In other cases, Human Rights Watch said it saw documents showing the US agreed to pay Rwanda’s government around $7.5 million to take up to 250 deportees. The US will give Eswatini $5.1 million to take up to 160 deportees, according to the group.
For South Sudan, in one communication dated May 12 and marked confidential, South Sudan’s Ministry of Foreign Affairs raised eight “matters of concern which the Government of South Sudan believes merit consideration.” These ranged from the easing of visa restrictions for South Sudanese nationals to the construction of a rehabilitation center and “support in addressing the problem of armed civilians.”
Request to lift sanctions
But an eye-catching ask was for the lifting of US sanctions against former Vice President Benjamin Bol Mel as well as Washington’s support for the prosecution of opposition leader Riek Machar, the now-suspended first vice president of South Sudan who faces treason, murder and other criminal charges in a controversial case.
The allegations against Machar stem from a violent incident in March, when an armed militia with historical ties to him attacked a garrison of government troops. Machar’s supporters and some activists describe the charges as politically motivated.
Bol Mel is accused of diverting more than a billion dollars earmarked for infrastructure projects into companies he owns or controls, according to a UN report. He wielded vast influence in the government and was touted by some as Kiir’s likely successor in the presidency until he was dismissed and placed under house arrest in November.
Bol Mel was also viewed as a key figure behind the prosecution of Machar, one of the historical leaders of South Sudan’s ultimately successful quest for independence from Sudan in 2011.

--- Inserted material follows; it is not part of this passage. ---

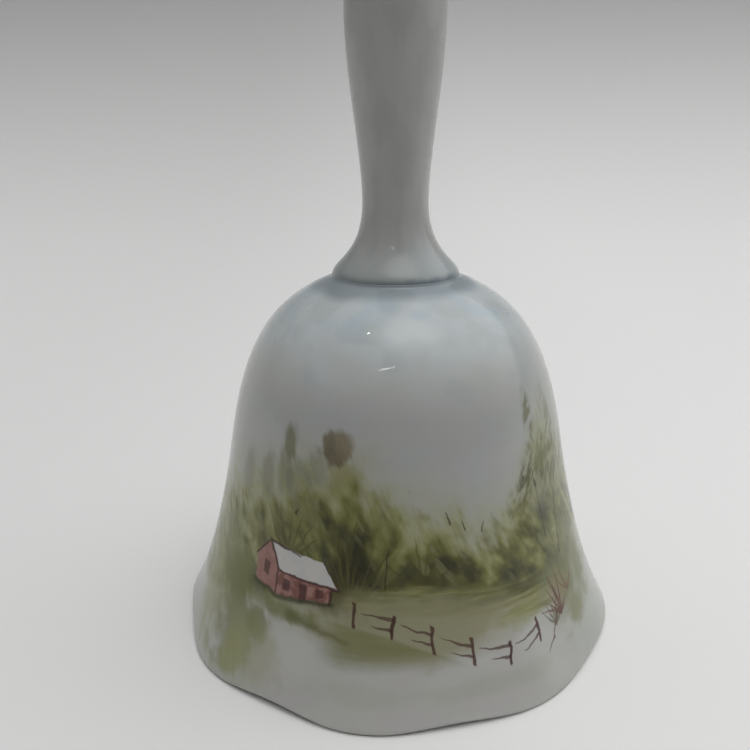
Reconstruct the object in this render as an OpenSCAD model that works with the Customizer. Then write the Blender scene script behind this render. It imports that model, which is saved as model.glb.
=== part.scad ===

Machar was Kiir’s deputy when they fell out in 2013, provoking the start of civil war as government troops loyal to Kiir fought forces loyal to Machar.
A 2018 peace agreement brought Machar back into government as the most senior of five vice presidents. His prosecution has been widely criticized as a violation of that agreement, and has coincided with a spike in violence that the UN says killed more than 1,800 people between January and September 2025.
The UN has also warned that a resurgence of fighting has brought the country “back to the edge of a relapse into civil war.” Machar is under house arrest in Juba while his criminal trial proceeds slowly.
In its communications with the US, South Sudan also asked for sanctions to be lifted over South Sudanese oil companies “to encourage direct foreign investments,” and for the US to consider investing in other sectors including fossil fuels, minerals and agriculture.
When asked if the US government had provided or promised South Sudan anything in return for accepting the deportees, a State Department official said, “In keeping with standard diplomatic practice, we do not disclose the details of private discussions.”
A spokesman for South Sudan’s Ministry of Foreign Affairs, Thomas Kenneth Elisapana, declined to comment.
US aid cuts
Despite accepting the US request to admit deportees, relations between the two governments have been strained in recent months.
In December, the US threatened to reduce aid contributions to the country, accusing the government of imposing fees on aid groups and obstructing their operations.
The US has historically been one of the largest donors to South Sudan, providing roughly $9.5 billion in aid since 2011. Over the years, South Sudan’s government has struggled to deliver many of the basic services of a state, and years of conflict have left the country heavily reliant on foreign aid.